Make ownership and accountability crystal clear
Metrics only drive action when someone owns them. For each key number on your dashboard, there should be a clearly named owner who:
- Monitors it regularly.
- Raises flags when it moves outside agreed thresholds.
- Proposes experiments or changes to improve it.
- Reports back on what worked and what did not.
- Ownership does not mean that person works alone; it means they are responsible for ensuring that the metric does not drift without attention. Transparent ownership keeps numbers from falling into the “someone should fix this” void.
A practical checklist to turn analytics into action
You can use this quick checklist to see how well your current setup turns data into decisions:
- Each main channel has one primary business metric defined and agreed.
- Dashboards are limited to charts that answer specific questions, not everything the tools can show.
- There is a regular (monthly or quarterly) meeting focused on deciding actions, not just reviewing slides.
- Changes to campaigns, content, or UX are framed as experiments with hypotheses and success metrics.

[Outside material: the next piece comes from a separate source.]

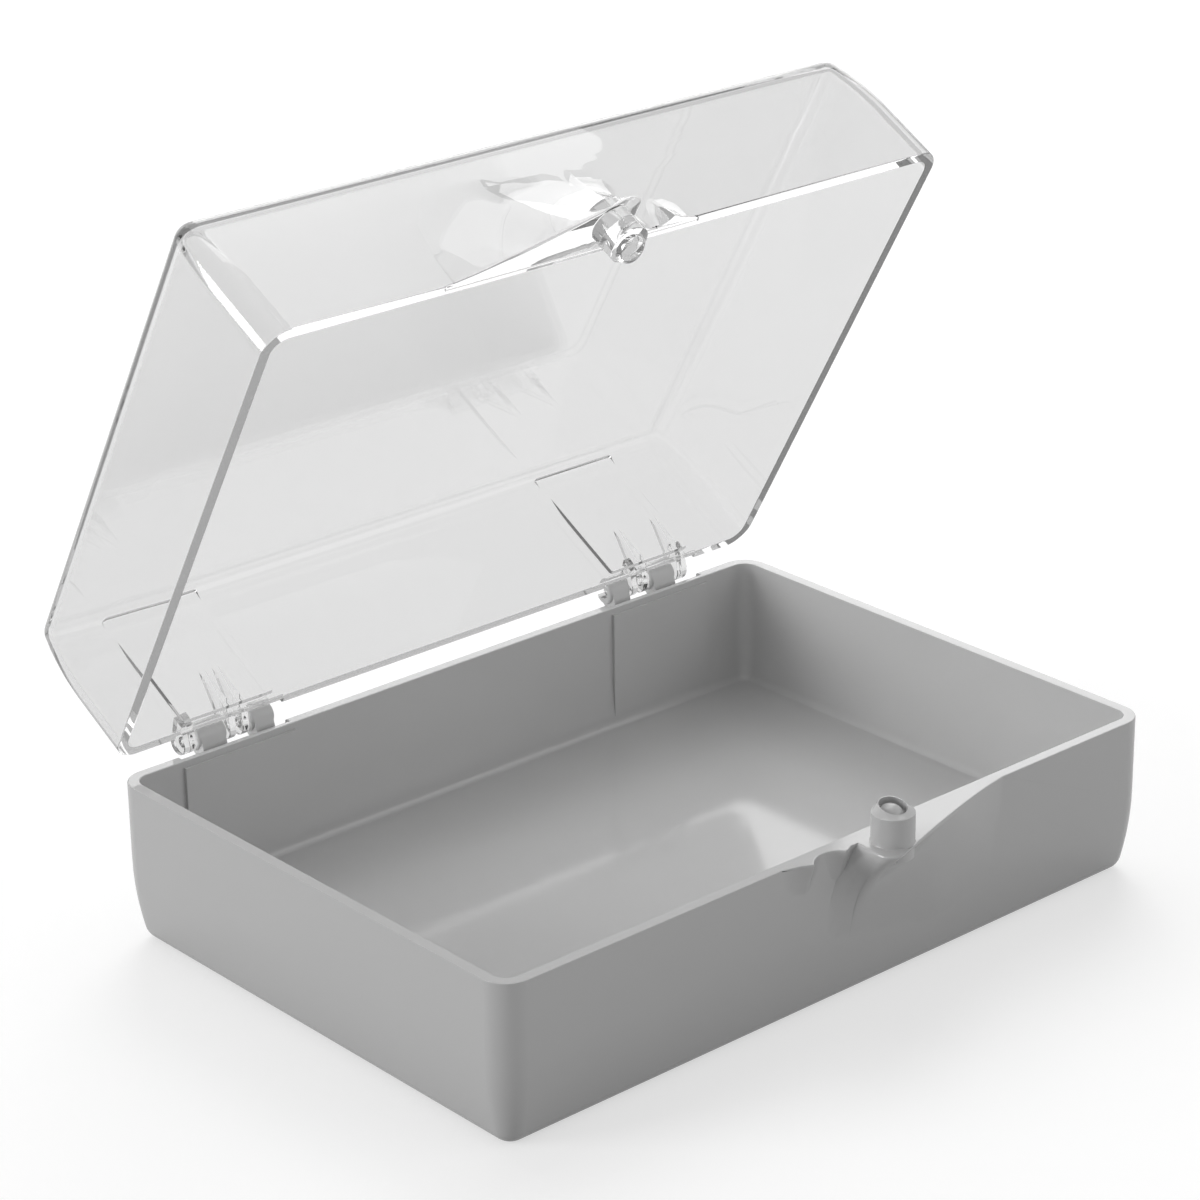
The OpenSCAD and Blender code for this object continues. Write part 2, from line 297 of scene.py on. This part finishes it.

- Budget and resource decisions are explicitly linked to performance insights.
- Every key metric has a clear owner responsible for watching and reacting to it.
- If several of these are missing, the analytics problem is not the tools or the data. It is the process around them. Handled this way, analytics stops being a passive record of what happened and becomes an engine for continuous improvement. The goal is simple: every important number you track should either prompt a decision, validate one, or warn you when something is off. Anything else is just decoration.